CMS provides guidance on claims bridging ICD-10 deadline

When the ICD-10 deadline arrives on Oct. 1, 2013, there will be some transitional issues involved in switching to the new diagnostic coding set. For example, some Medicare-covered services--such as hospitalization and home healthcare--may begin before the deadline and end after it.

Recognizing this elementary fact, the Centers for Medicare and Medicaid Services has published a guide document to help healthcare organizations deal with the transition. The Medicare FFS Claims Processing Guidance for Implementing ICD-10 encompasses the general reporting of ICD-10, information on how to submit claims, and claims involving dates of service that bridge the ICD-10 implementation date.

The guidance points out that Medicare will not process claims containing ICD-10 codes for services performed before Oct. 1, 2013, and it will not process claims with ICD-9 codes for services rendered on or after that date. The agency also will not process any claims with both types of codes on them. The message is unmistakable: Oct. 1 is the dividing line between the submission of ICD-9 and ICD-10 claims.

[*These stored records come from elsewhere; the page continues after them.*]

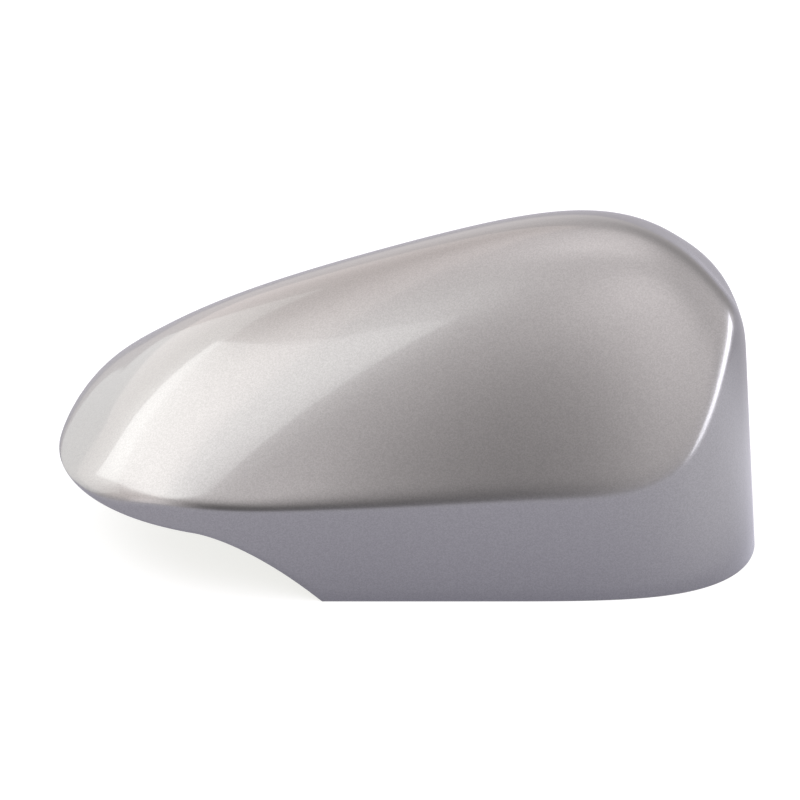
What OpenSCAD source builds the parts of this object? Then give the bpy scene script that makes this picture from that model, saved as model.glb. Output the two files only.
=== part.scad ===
// Wing mirror cover: one thin moulded shell that lies on its open rim with its outer face up.
// +X runs from the low nose to the deep end, +Y from the creased side to the rolled side, and +Z is up.
// The origin is the middle of the cover's length and width, on the plane that the rim rests on.

/* [Outline] */
// Length over the rim, from the nose tip to the deep end
cover_l = 220; // [200:1:240]
// Width from the middle line to the creased side
near_w = 65; // [58:0.5:72]
// Width from the middle line to the rolled side
far_w = 65; // [58:0.5:72]
// Length of the nose's taper, which its cut-out shares
nose_l = 84.5; // [76:0.5:92]
// Length of the deep end's curve
deep_l = 92.5; // [84:0.5:100]
// How far the nose tip lies from the middle line, towards the creased side
tip_y = 2.5; // [0:0.5:8]
// How far the deep end's furthest point lies from the middle line, towards the creased side
end_y = 18; // [10:0.5:26]

/* [Face] */
// Height of the face's crown over the rim plane
crown_h = 104; // [96:0.5:112]
// Slope of the skirt on the creased side, in degrees
near_draft = 1.2; // [0.5:0.1:2.5]
// Slope of the skirt round the deep end, in degrees
deep_draft = 4.9; // [3.5:0.1:6]
// Slope of the skirt on the rolled side and round the nose, in degrees
far_draft = 1.7; // [1:0.1:3]
// Reach of the crease's rounding on the creased side
crease_r = 3; // [2:0.1:5]
// Reach of the crease's rounding round the deep end
deep_r = 4; // [3:0.1:6]
// Reach of the roll on the far side
roll_r = 20; // [16:0.5:24]

/* [Rim] */
// Height of the rim at the nose tip
tip_h = 26; // [22:0.5:28]
// Height of the nose cut-out's flat part
cut_h = 21.5; // [18:0.5:24]
// Length of the cut-out's flat part, from the nose tip
cut_flat_l = 45; // [38:1:52]
// Thickness of the wall
wall_t = 2.5; // [2:0.1:3.2]
// Height of the lap step inside the rim
lap_h = 5; // [3:0.5:8]
// Depth of the lap step, out of the wall's thickness
lap_t = 0.9; // [0.5:0.1:1.2]

/* [Inside] */
// Thickness of a stiffening rib
rib_t = 1.6; // [1.2:0.1:2.4]
// Height of a stiffening rib below the wall
rib_h = 7; // [5:0.5:10]
// Distance between the ribs across the cover
rib_pitch = 38; // [34:1:40]
// Radius of a locating pin
pin_r = 3; // [2:0.1:4]
// Length of a locating pin below its boss
pin_l = 12; // [8:0.5:16]
// Radius of a pin's boss
boss_r = 5.5; // [5:0.1:7]
// How far a pin's boss hangs below the ribs
boss_drop = 2; // [1:0.5:4]
// Width of a snap hook
hook_w = 12; // [8:0.5:14]
// Length of a snap hook's arm
hook_l = 16; // [12:0.5:20]
// Thickness of a snap hook's arm
hook_t = 2; // [1.5:0.1:2.5]
// Gap between the skirt's wall and a snap hook's arm
hook_gap = 4; // [3:0.5:6]
// Height of a snap hook's foot above the lap step
hook_lift = 1; // [0.5:0.5:3]

/* [Hidden] */
paint = "silver";

half_l = cover_l / 2;
nose_x = nose_l - half_l;
deep_x = half_l - deep_l;
flat_x = cut_flat_l - half_l;
// Length of the nose in plan down to the rim plane, which the tip's skirt would reach without its cut-out
plan_nose_l = nose_l + tip_h * tan(far_draft);

// Guide values of the face, spread evenly from the nose tip to the deep end.
// Heights of the ridge, as shares of the crown's height
ridge_form = [0.28, 0.68, 0.77, 0.92, 0.92, 1.32, 0.62];
// Places of the ridge across the cover, as shares of the creased side's width
ridge_side = [0.35, -0.04, -0.24, -0.08, -0.47];
// Falls of the face over the creased side's width, as shares of the crown's height
near_fall = [0.21, 0.06, 0.57, 0.74, 1.22, 0.86, 2.33];
// Falls of the face over the rolled side's width, as shares of the crown's height
far_fall = [0.36, 0.385, 0.34, 0.37, 0.06];
// Distance over which the two falls merge at the ridge
ridge_mix = 0.12 * near_w;

// Powers that round the plan: along and across the nose, then along the deep end
nose_along = 3.55;
nose_across = 0.565;
deep_along = 4.4;
// Power of the curve by which the cut-out rises from its corner
cut_curve = 1.6;
// Reach of the nose's rounding down the skirt
nose_r = 2 * crease_r;
// Reach of the roundings over the face: creased side, nose, deep end, rolled side
face_reach = [1.2 * crease_r, 2.2 * nose_r, 1.1 * deep_r, 1.2 * roll_r];
// Largest share of the skirt's height that a rounding takes
skirt_share = 0.8;
// Share of the rounding's reach at which its inner guide points lie
hold = 0.55;
// Share of the length that the ridge's own points cover
ridge_share = 0.6;
// Depth of a rib's root inside the wall where the rib fades out
rib_root = 0.1;

// Stations round the plan in the nose, the straight part and the deep end
nose_n = 16;
mid_n = 6;
deep_n = 20;
side_n = nose_n + mid_n + deep_n;
ring_n = 2 * side_n;
// Crowding of the stations towards the straight part
crowd = 1.4;
// Steps up the rounding and over the face
round_n = 6;
face_n = 10;
col_n = 1 + round_n + face_n;

// Bezier curve through a list of guide values, at t from 0 to 1
function bezier(v, t) =
    len(v) == 1 ? v[0] : bezier([for (i = [0:len(v) - 2]) v[i] * (1 - t) + v[i + 1] * t], t);

// Smooth step from 0 at a to 1 at b
function ease(a, b, v) = let (t = min(max((v - a) / (b - a), 0), 1)) t * t * (3 - 2 * t);

function unit(v) = v / norm(v);

// Place along the cover as a share of its length
function share(x) = (x + half_l) / cover_l;

// Place of the ridge across the cover
function ridge_y(x) = near_w * bezier(ridge_side, share(x));

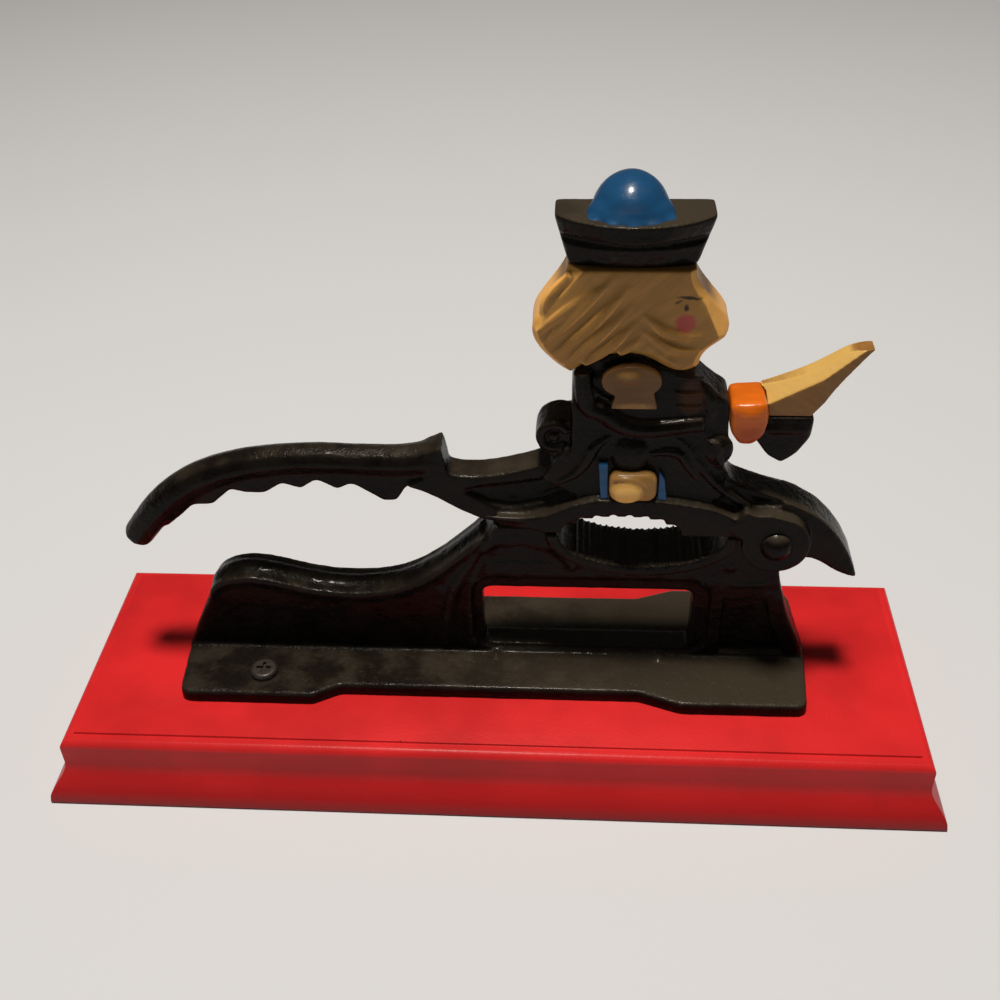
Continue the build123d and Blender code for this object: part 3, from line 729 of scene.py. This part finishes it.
class NUTCRACKER_OT_lower_casting(bpy.types.Operator):
    """Casts the flanged frame with its window, braces and lower jaw"""

    bl_idname = "nutcracker.lower_casting"
    bl_label = "Lower casting"

    def execute(self, context):
        sizes = context.scene.nutcracker_sizes
        spacing = sizes.casting_mesh
        casting = cad_copy("enamelled_frame", "lower_casting")
        back_face = 2 * CAST_Y - WEB_FACE
        brace = [(-4, 78), (-8, 70), (-13, 61), (-15.4, 52), (-17, 43), (-18, 33)]
        second_brace = [(-2.5, 73), (-6.4, 65), (-8.2, 57), (-8.6, 48), (-8.8, 38), (-9, 32)]
        arch = [(-3, 77), (1, 82), (9.8, 84), (18, 82), (24, 76.6), (27.6, 70.4)]
        bar = [(80.5, 64), (91.5, 64)]
        parts = both_faces(brace, WEB_FACE + 0.7, 2.6, tip=0.7)
        parts += both_faces(second_brace, WEB_FACE + 0.2, 1.3, tip=0.7)
        parts += both_faces(arch, WEB_FACE + 0.2, 2.3, tip=0.8)
        parts += both_faces(bar, WEB_FACE, 0.9, tip=0.8)
        parts += [ball(57.5, -3.4, 30.6, 1.8, 2.2, 1.2), ball(0.5, -3.0, 30.4, 0.8, 2.6, 0.9)]
        parts += [ball(79.2, y, 71.5, 1.5, 1.0, 1.5) for y in (WEB_FACE, back_face)]
        fuse(casting, parts, spacing)
        field = rounded_box(-7.4, 73.8, 31.6, 65.0, 6.0)
        under_arch = [(0.5, 74), (2, 78.6), (9.8, 80.6), (17, 78.6), (21.5, 74.4), (21.5, 72), (0.5, 72)]
        cutters = []
        for outline, depth in ((field, 1.3), (under_arch, 0.4)):
            cutters.append(plate(outline, CLEAR_FRONT, WEB_FACE + depth))
            cutters.append(plate(outline, back_face - depth, CLEAR_BACK))
        carve(casting, cutters)
        fuse(casting, [], spacing)
        soften(casting, 8)
        soften(casting, 10, zone=(-110, -6, 48, 90))
        ribs = jaw_ribs(28.0, 69.0, lower_hollow, 1, sizes.rib_pitch / MM, 0.8, 0.2)
        fuse(casting, ribs, spacing)
        soften(casting, 2)
        roughen(casting, sizes.sand_depth, sizes.sand_grain)
        hand_over(casting, "base", ["lower_casting"], black_enamel())
        return {"FINISHED"}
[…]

For claims that span the deadline, CMS provides a table that shows how healthcare institutions and professionals should address different kinds of situations. For example, when patients are admitted before Oct. 1 and discharged afterward, acute-care hospitals should bill the entire inpatient stay using ICD-10. But a physician who cares for a patient admitted before Oct. 1 and discharged afterward should submit two claims. The first claim, for services provided prior to the deadline, should use ICD-9 codes. The second claim, for services rendered on or after Oct. 1, should use ICD-10.

Among the other care settings cited in the guidance are outpatient hospitals, non-patient laboratory services, swing beds, skilled nursing facilities, home health care, rural health care clinics, dialysis clinics, federally qualified health clinics, outpatient therapy and rehab facilities, community mental health clinics, hospices, and critical access hospitals.